I'm not a plowing expert or plowing historian. However I do find it likely that metal plows can be invented several times, each time a better than the last. The key here is even though it's invented, it isn't the same as it's used. I find it very likely that plows suffer from the same issue as mill cogwheels.

Mill cogwheels originally had teeth made of wood (both water and wind). Iron teeth were introduced, which lasted longer and could handle a bigger load. It wasn't a sure winner even though it looked like it because the miller could replace broken wooden teeth himself while iron teeth needed the attention of the blacksmith.

I know for a fact that some improvement happened to the iron plow in the 18th century. In order to really improve crop production the men in charge (the lords of the land?) actively "advertised for"/moved blacksmiths. Nobody would invest in an iron plow unless there were a blacksmith nearby to repair damages and at that time many rural farming communities didn't have local blacksmiths. Maybe the great breakthrough wasn't the plow itself, but rather the fact that farmers dared to invest in them because all of a sudden they could be maintained/repaired.
 
I'm not a plowing expert or plowing historian.

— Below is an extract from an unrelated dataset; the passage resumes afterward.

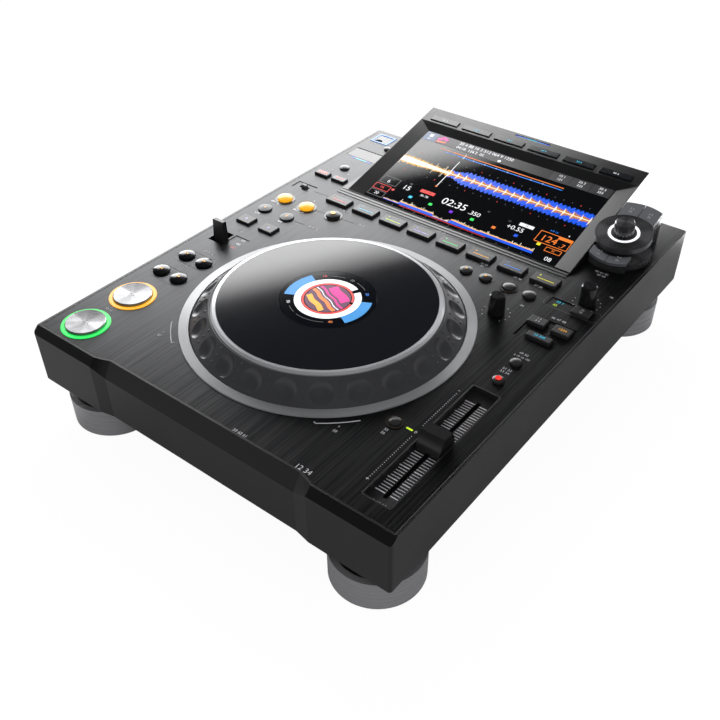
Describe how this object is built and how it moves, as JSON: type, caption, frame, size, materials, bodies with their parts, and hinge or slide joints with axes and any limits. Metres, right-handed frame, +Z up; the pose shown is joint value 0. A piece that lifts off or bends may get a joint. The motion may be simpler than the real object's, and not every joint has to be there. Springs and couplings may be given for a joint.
{
  "type": "tabletop media player",
  "caption": "Flat tabletop music player with a large jog wheel, a tilted colour screen, rows of push buttons, a long tempo slider and a push-and-turn selector, on round feet.",
  "frame": {"origin": "on the floor, under the middle of the whole bounding box", "axes": "+X to the right as the user faces the player, +Y to the back where the screen is, +Z up"},
  "size_m": [0.329, 0.453, 0.118],
  "materials": {
    "black_paint": "satin black paint",
    "deck_metal": "brushed, dark anodised",
    "bright_metal": "polished and anodised",
    "foot_metal": "brushed",
    "screw_metal": "dark zinc",
    "foot_rubber": "matt black",
    "black_plastic": "fine matt black",
    "rim_plastic": "satin dark grey",
    "gloss_black": "gloss black",
    "plate_gloss": "gloss, blue-black",
    "display_glass": "gloss display glass",
    "button_grey": "satin grey",
    "button_dark": "satin dark grey",
    "cap_metal": "radially brushed",
    "clear_ring": "clear, lit",
    "amber_bezel": "clear amber, lit",
    "port_frame": "clear blue, lit",
    "cover_grey": "satin grey",
    "socket_black": "semi-gloss black",
    "board_green": "solder resist",
    "inner_plastic": "matt",
    "red_button": "clear red, lit"
  },
  "bodies": {
    "casing": {"bottom_plate": "black_paint", "case_screws": "screw_metal", "cabinet": "black_paint", "top_panel": "deck_metal", "foot_rings": "foot_metal", "foot_cores": "foot_rubber", "jog_ring": "bright_metal", "jog_base": "inner_plastic", "jog_display": "display_glass", "light_rings": "clear_ring", "button_bezels": "amber_bezel", "tempo_tray_and_fader": "black_plastic", "card_reader": "inner_plastic", "usb_port": "port_frame", "screen_housing": "black_plastic", "display_module": "display_glass", "selector_base": "gloss_black", "rear_sockets": "socket_black", "main_board": "board_green", "power_supply": "board_green"},
    "jog_wheel": {"jog_rim": "rim_plastic", "jog_trim_ring": "bright_metal", "jog_top_plate": "plate_gloss"},
    "play_button": {"play_button": "cap_metal"},
    "cue_button": {"cue_button": "cap_metal"},
    "search_back_button": {"search_back_button": "button_dark"},
    "search_forward_button": {"search_forward_button": "button_dark"},
    "track_back_button": {"track_back_button": "button_dark"},
    "track_forward_button": {"track_forward_button": "button_dark"},
    "beat_jump_back_button": {"beat_jump_back_button": "button_dark"},
    "beat_jump_forward_button": {"beat_jump_forward_button": "button_dark"},
    "beat_loop_short_button": {"beat_loop_short_button": "button_dark"},
    "beat_loop_long_button": {"beat_loop_long_button": "button_dark"},
    "loop_in_button": {"loop_in_button": "button_dark"},
    "loop_out_button": {"loop_out_button": "button_dark"},
    "reloop_button": {"reloop_button": "button_dark"},
    "hot_cue_button_1": {"hot_cue_button_1": "button_dark"},
    "hot_cue_button_2": {"hot_cue_button_2": "button_dark"},
    "hot_cue_button_3": {"hot_cue_button_3": "button_dark"},
    "hot_cue_button_4": {"hot_cue_button_4": "button_dark"},
    "hot_cue_button_5": {"hot_cue_button_5": "button_dark"},
    "hot_cue_button_6": {"hot_cue_button_6": "button_dark"},
    "hot_cue_button_7": {"hot_cue_button_7": "button_dark"},
    "hot_cue_button_8": {"hot_cue_button_8": "button_dark"},
    "sync_buttons": {"sync_buttons": "button_dark"},
    "memory_buttons": {"memory_buttons": "button_dark"},
    "tempo_buttons": {"tempo_buttons": "button_dark"},
    "mode_buttons": {"mode_buttons": "red_button"},
    "screen_buttons": {"screen_buttons": "button_dark"},
    "selector_buttons": {"selector_buttons": "button_dark"},
    "selector_shaft": {"selector_shaft": "screw_metal"},
    "selector_knob": {"selector_knob": "black_plastic"},
    "jog_adjust_knob": {"jog_adjust_knob": "black_plastic"},
    "speed_knob": {"speed_knob": "black_plastic"},
    "direction_lever": {"direction_lever": "button_dark"},
    "tempo_slider": {"tempo_slider": "black_plastic"},
    "lock_switch": {"lock_switch": "button_grey"},
    "card_door": {"card_door": "black_plastic"},
    "usb_cover": {"usb_cover": "cover_grey"},
    "power_switch": {"power_switch": "black_plastic"}
  },
  "joints": [
    {"name": "jog_spin", "type": "hinge", "parent": "casing", "child": "jog_wheel", "pos_m": [0, -0.083, 0.085], "axis": [0, 0, 1], "continuous": true},
    {"name": "tempo_slide", "type": "slide", "parent": "casing", "child": "tempo_slider", "axis": [0, 1, 0], "range_m": [-0.05, 0.05]},
    {"name": "direction_lever_tip", "type": "hinge", "parent": "casing", "child": "direction_lever", "pos_m": [-0.1446, -0.0504, 0.071], "axis": [1, 0, 0], "range_deg": [-16, 16]},
    {"name": "card_door_hinge", "type": "hinge", "parent": "casing", "child": "card_door", "pos_m": [-0.138, 0.15135, 0.0835], "axis": [-1, 0, 0], "range_deg": [0, 80]},
    {"name": "usb_cover_hinge", "type": "hinge", "parent": "casing", "child": "usb_cover", "pos_m": [-0.147, 0.1876, 0.0841], "axis": [-1, 0, 0], "range_deg": [0, 80]},
    {"name": "power_switch_rock", "type": "hinge", "parent": "casing", "child": "power_switch", "pos_m": [-0.078, 0.1958, 0.058], "axis": [1, 0, 0], "range_deg": [0, 12]},
    {"name": "lock_switch_slide", "type": "slide", "parent": "casing", "child": "lock_switch", "axis": [1, 0, 0], "range_m": [-0.002, 0.002]},
    {"name": "jog_adjust_knob_turn", "type": "hinge", "parent": "casing", "child": "jog_adjust_knob", "pos_m": [0.0966, -0.0026, 0.085], "axis": [0, 0, 1], "range_deg": [-140, 140]},
    {"name": "speed_knob_turn", "type": "hinge", "parent": "casing", "child": "speed_knob", "pos_m": [0.1452, 0.0496, 0.085], "axis": [0, 0, 1], "range_deg": [-140, 140]},
    {"name": "selector_shaft_press", "type": "slide", "parent": "casing", "child": "selector_shaft", "axis": [0, -0.1736, 0.9848], "range_m": [-0.001, 0], "stiffness_N_per_m": 200, "springref_m": 0.002},
    {"name": "selector_turn", "type": "hinge", "parent": "selector_shaft", "child": "selector_knob", "pos_m": [0.1343, 0.13, 0.105], "axis": [0, -0.1736, 0.9848], "continuous": true},
    {"name": "play_button_press", "type": "slide", "parent": "casing", "child": "play_button", "axis": [0, 0, 1], "range_m": [-0.001, 0], "stiffness_N_per_m": 200, "springref_m": 0.002},
    {"name": "cue_button_press", "type": "slide", "parent": "casing", "child": "cue_button", "axis": [0, 0, 1], "range_m": [-0.001, 0], "stiffness_N_per_m": 200, "springref_m": 0.002},
    {"name": "search_back_button_press", "type": "slide", "parent": "casing", "child": "search_back_button", "axis": [0, 0, 1], "range_m": [-0.001, 0], "stiffness_N_per_m": 200, "springref_m": 0.002},
    {"name": "search_forward_button_press", "type": "slide", "parent": "casing", "child": "search_forward_button", "axis": [0, 0, 1], "range_m": [-0.001, 0], "stiffness_N_per_m": 200, "springref_m": 0.002},
    {"name": "track_back_button_press", "type": "slide", "parent": "casing", "child": "track_back_button", "axis": [0, 0, 1], "range_m": [-0.001, 0], "stiffness_N_per_m": 200, "springref_m": 0.002},
    {"name": "track_forward_button_press", "type": "slide", "parent": "casing", "child": "track_forward_button", "axis": [0, 0, 1], "range_m": [-0.001, 0], "stiffness_N_per_m": 200, "springref_m": 0.002},
    {"name": "beat_jump_back_button_press", "type": "slide", "parent": "casing", "child": "beat_jump_back_button", "axis": [0, 0, 1], "range_m": [-0.001, 0], "stiffness_N_per_m": 200, "springref_m": 0.002},
    {"name": "beat_jump_forward_button_press", "type": "slide", "parent": "casing", "child": "beat_jump_forward_button", "axis": [0, 0, 1], "range_m": [-0.001, 0], "stiffness_N_per_m": 200, "springref_m": 0.002},
    {"name": "beat_loop_short_button_press", "type": "slide", "parent": "casing", "child": "beat_loop_short_button", "axis": [0, 0, 1], "range_m": [-0.001, 0], "stiffness_N_per_m": 200, "springref_m": 0.002},
    {"name": "beat_loop_long_button_press", "type": "slide", "parent": "casing", "child": "beat_loop_long_button", "axis": [0, 0, 1], "range_m": [-0.001, 0], "stiffness_N_per_m": 200, "springref_m": 0.002},
    {"name": "loop_in_button_press", "type": "slide", "parent": "casing", "child": "loop_in_button", "axis": [0, 0, 1], "range_m": [-0.001, 0], "stiffness_N_per_m": 200, "springref_m": 0.002},
    {"name": "loop_out_button_press", "type": "slide", "parent": "casing", "child": "loop_out_button", "axis": [0, 0, 1], "range_m": [-0.001, 0], "stiffness_N_per_m": 200, "springref_m": 0.002},
    {"name": "reloop_button_press", "type": "slide", "parent": "casing", "child": "reloop_button", "axis": [0, 0, 1], "range_m": [-0.001, 0], "stiffness_N_per_m": 200, "springref_m": 0.002},
    {"name": "hot_cue_button_1_press", "type": "slide", "parent": "casing", "child": "hot_cue_button_1", "axis": [0, 0, 1], "range_m": [-0.001, 0], "stiffness_N_per_m": 200, "springref_m": 0.002},
    {"name": "hot_cue_button_2_press", "type": "slide", "parent": "casing", "child": "hot_cue_button_2", "axis": [0, 0, 1], "range_m": [-0.001, 0], "stiffness_N_per_m": 200, "springref_m": 0.002},
    {"name": "hot_cue_button_3_press", "type": "slide", "parent": "casing", "child": "hot_cue_button_3", "axis": [0, 0, 1], "range_m": [-0.001, 0], "stiffness_N_per_m": 200, "springref_m": 0.002},
    {"name": "hot_cue_button_4_press", "type": "slide", "parent": "casing", "child": "hot_cue_button_4", "axis": [0, 0, 1], "range_m": [-0.001, 0], "stiffness_N_per_m": 200, "springref_m": 0.002},
    {"name": "hot_cue_button_5_press", "type": "slide", "parent": "casing", "child": "hot_cue_button_5", "axis": [0, 0, 1], "range_m": [-0.001, 0], "stiffness_N_per_m": 200, "springref_m": 0.002},
    {"name": "hot_cue_button_6_press", "type": "slide", "parent": "casing", "child": "hot_cue_button_6", "axis": [0, 0, 1], "range_m": [-0.001, 0], "stiffness_N_per_m": 200, "springref_m": 0.002},
    {"name": "hot_cue_button_7_press", "type": "slide", "parent": "casing", "child": "hot_cue_button_7", "axis": [0, 0, 1], "range_m": [-0.001, 0], "stiffness_N_per_m": 200, "springref_m": 0.002},
    {"name": "hot_cue_button_8_press", "type": "slide", "parent": "casing", "child": "hot_cue_button_8", "axis": [0, 0, 1], "range_m": [-0.001, 0], "stiffness_N_per_m": 200, "springref_m": 0.002},
    {"name": "sync_buttons_press", "type": "slide", "parent": "casing", "child": "sync_buttons", "axis": [0, 0, 1], "range_m": [-0.001, 0], "stiffness_N_per_m": 200, "springref_m": 0.002},
    {"name": "memory_buttons_press", "type": "slide", "parent": "casing", "child": "memory_buttons", "axis": [0, 0, 1], "range_m": [-0.001, 0], "stiffness_N_per_m": 200, "springref_m": 0.002},
    {"name": "tempo_buttons_press", "type": "slide", "parent": "casing", "child": "tempo_buttons", "axis": [0, 0, 1], "range_m": [-0.001, 0], "stiffness_N_per_m": 200, "springref_m": 0.002},
    {"name": "mode_buttons_press", "type": "slide", "parent": "casing", "child": "mode_buttons", "axis": [0, 0, 1], "range_m": [-0.001, 0], "stiffness_N_per_m": 200, "springref_m": 0.002},
    {"name": "screen_buttons_press", "type": "slide", "parent": "casing", "child": "screen_buttons", "axis": [0, -0.2272, 0.9739], "range_m": [-0.001, 0], "stiffness_N_per_m": 200, "springref_m": 0.002},
    {"name": "selector_buttons_press", "type": "slide", "parent": "casing", "child": "selector_buttons", "axis": [0, -0.2487, 0.9686], "range_m": [-0.0008, 0], "stiffness_N_per_m": 200, "springref_m": 0.002}
  ]
}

Me either, In the mod there are two plows being invented, a moldboard plow and the iron plow. I never liked having two plows invented but lacked an alternative. I think the Iron Plow should just be replaced with "Heavy Plow" and something else put in the moldboard plow spot or just removed.
 
In the attached game, you load it and it asks you what you want to build in Florence. If you say Winemaker's Shop, a panel pops up which is all black, and the game is hung for you.

Thanks mastrude for the bug report. I squished it! Change out this file here and you should be good to go...

View attachment 353982

The problem was the Banking tech has no portrait attached to it and when it tried to get it it caused a problem. Not sure how any one else got though that bug.

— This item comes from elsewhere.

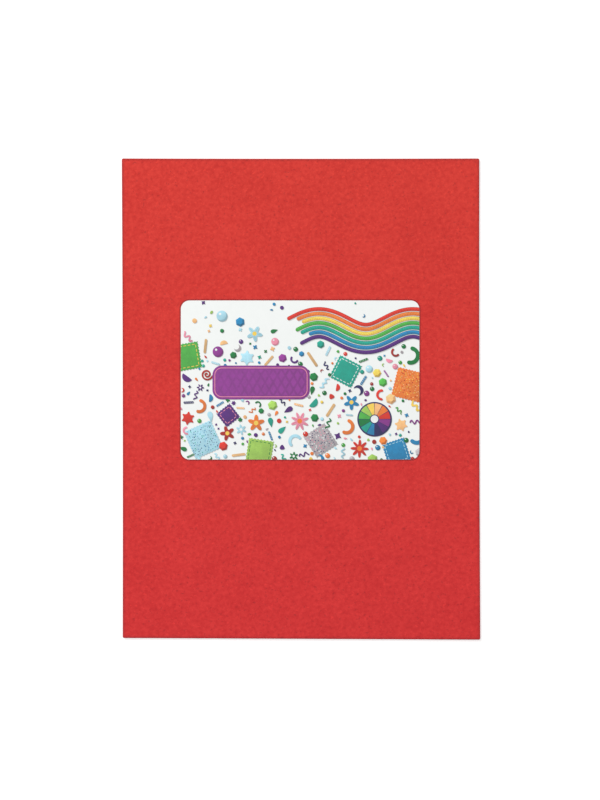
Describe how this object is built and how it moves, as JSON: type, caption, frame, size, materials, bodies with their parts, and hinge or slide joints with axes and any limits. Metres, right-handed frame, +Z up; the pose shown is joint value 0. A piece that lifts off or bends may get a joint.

PS Looks like your doing quite well in the game :)
 
I really like this mod, I think it's quite brilliant.
However, I felt it was missing European map scenario, so I'm trying to build one.

For some reason, the scenario build by worldbuilderfile crashed after few turns, no matter if I'm building scenario with world builder, notepad or some other editor. But I founded good workaround by building scenario with python script. Since I'm forced to build scenario with python, I'm going to create some events too.

Scenario will start around ~500 AD. It will be bit semi-historic, going for too exact start year isn't necessary, because Europe was so fractured at those times. Also, all tribes are playable from the start, no matter whether they really existed at that time yet.

Events will include for example:
Rise of Islam: (spawning Arab soldiers, and declare war for Byzantines)
Turkish migration: (similar to Arabic expansion, units appearing for free)
Viking age: (Scandinavia will gain some boats and warriors, and go for attacking all over Europe)
Mongol Invasion: (later in game, Mongols will invade Europe with experienced army)

I'm still early stages on the way to the final version, so I don't put a download yet.
It's hard to build scenario that plays it the way I want. I'm also balancing between decision whether I want Cities and Empires at start be well established, or gameplay to be more like on random map, starting with almost nothing. Also one problem might be that Byzantines are so far ahead other civs at the start (before Arabs will invade).

I've got few small questions:
  1. There seems to be no Cows or sheep appearing on map using randomized resources. Do I need to add some with python, if i want the map to have randomized resources?
  2. Does map need to have "Acces to Europe" tiles, if all civs are changed to land based starts? Ships appearing from nowhere in Red Sea is not wished behaviour.